Este fenómeno no ocurre únicamente a través de incentivos económicos. También opera en la atracción social, en la selección sexual, en los modelos de referencia. Un tipo de cerebro útil tiende a multiplicarse. La cultura actúa como filtro: lo que encaja en sus reglas se amplifica. Y lo que se amplifica se hereda, o al menos se imita.
La evidencia científica sugiere que las personas con rasgos autistas tienen mayor afinidad por entornos hiperestructurados, abstractos, predecibles. Las disciplinas técnicas ofrecen justamente eso. Si el mercado laboral y el estatus social giran en torno a estos entornos, entonces no es descabellado pensar que ciertos fenotipos cognitivos tengan una ligera ventaja evolutiva en términos reproductivos, especialmente en las capas más altas. Como decía Robert Trivers, «la evolución no premia la verdad, sino la utilidad».
Ahora bien, ¿y si esto cambia? ¿Y si, como parece, la inteligencia artificial empieza a desplazar las tareas sistematizadoras que hoy confieren prestigio? Si los algoritmos sustituyen progresivamente a los humanos más algoritmizados, el capital cognitivo útil podría desplazarse hacia otro tipo de perfil: más ambivalente, más emocional, más neurótico incluso. La sensibilidad, la capacidad de negociación o la gestión de la incertidumbre podrían volver a ganar valor, como ya ocurrió en otras épocas de la historia.
La selección social no es ciega, pero tampoco es lineal.

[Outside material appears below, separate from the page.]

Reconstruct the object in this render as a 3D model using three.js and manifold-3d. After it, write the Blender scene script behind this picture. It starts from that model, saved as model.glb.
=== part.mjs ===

Los rasgos premiados cambian según las reglas del juego. Por eso, como decía Thomas Sowell: «Gran parte de lo que se denomina “problemas sociales” consiste en que los intelectuales tienen teorías que no se ajustan al mundo real. A partir de ahí, concluyen que es el mundo real el que está equivocado y necesita un cambio».

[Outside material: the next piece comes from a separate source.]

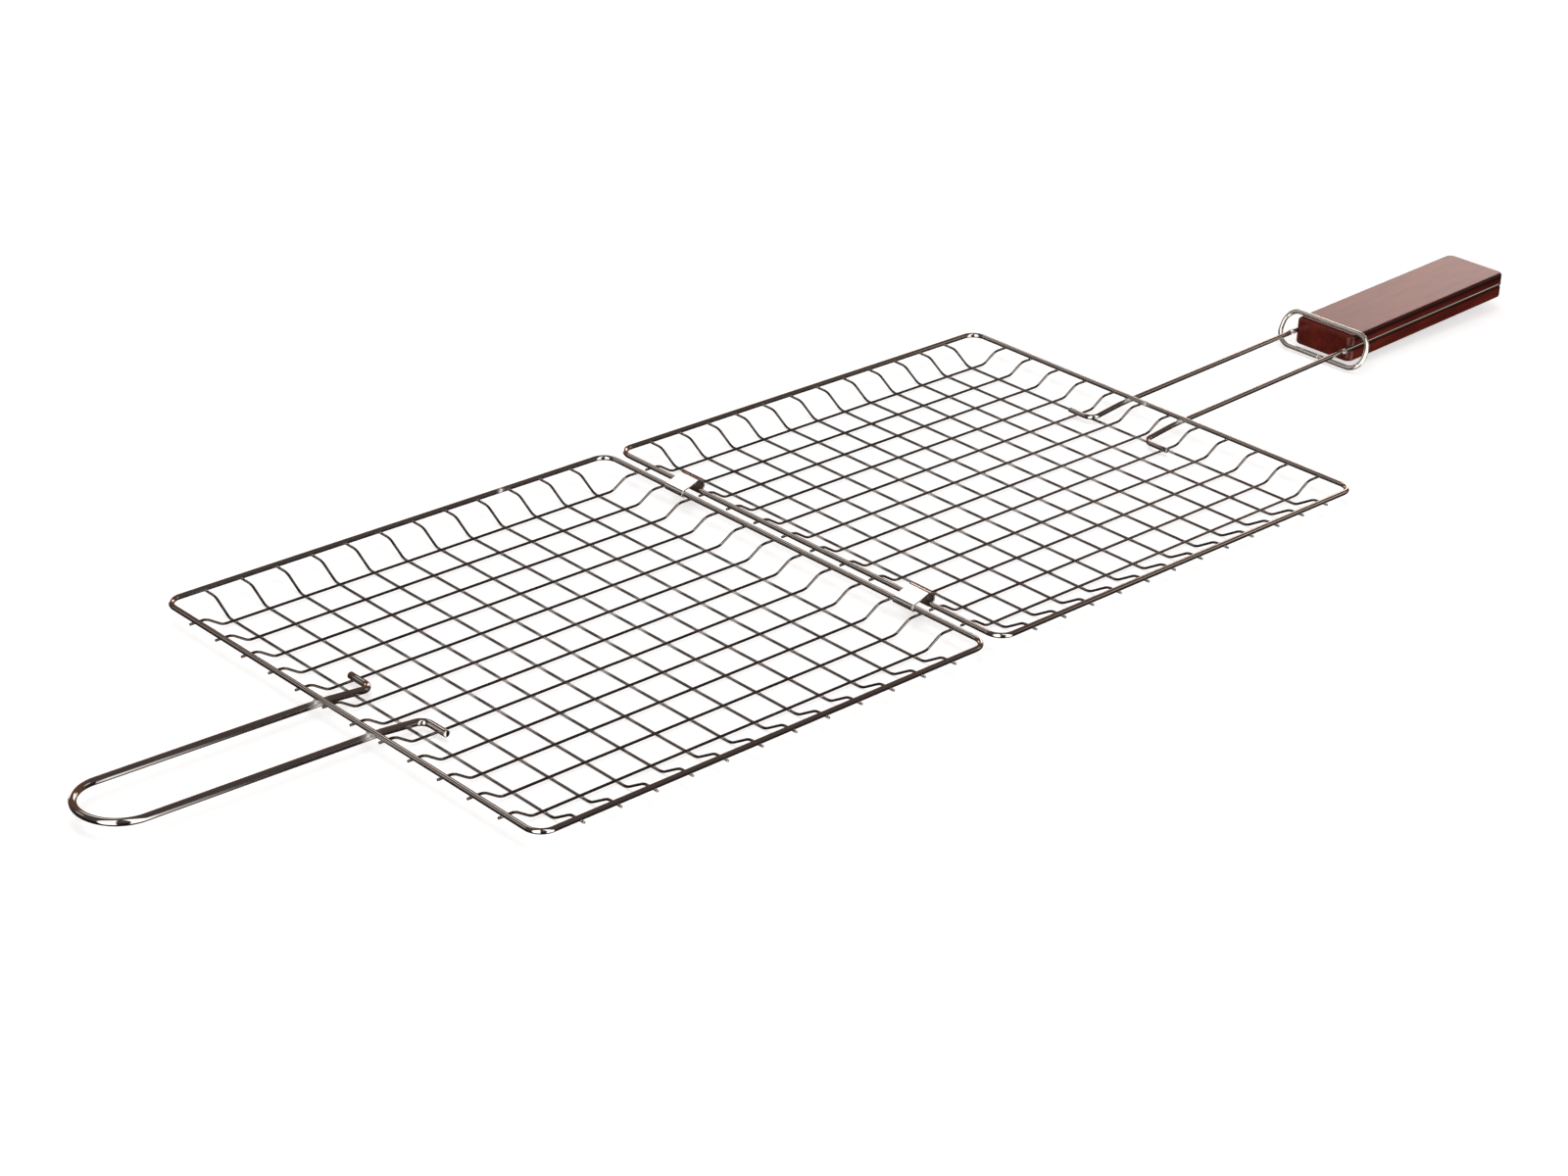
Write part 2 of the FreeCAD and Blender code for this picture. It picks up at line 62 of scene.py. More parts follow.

Porque lo útil hoy puede ser disfuncional mañana. El prestigio, como la selección natural, nunca se detiene: se adapta, muta, se desplaza. En un sistema tan inestable como el mundo social, no hay formas definitivas, sólo equilibrios transitorios. Y cada vez que creemos haber descifrado las reglas, el bosque vuelve a moverse. Porque, en última instancia, el verdadero prestigio no es saber cómo funciona el mundo, sino aprender a escuchar cómo cambia.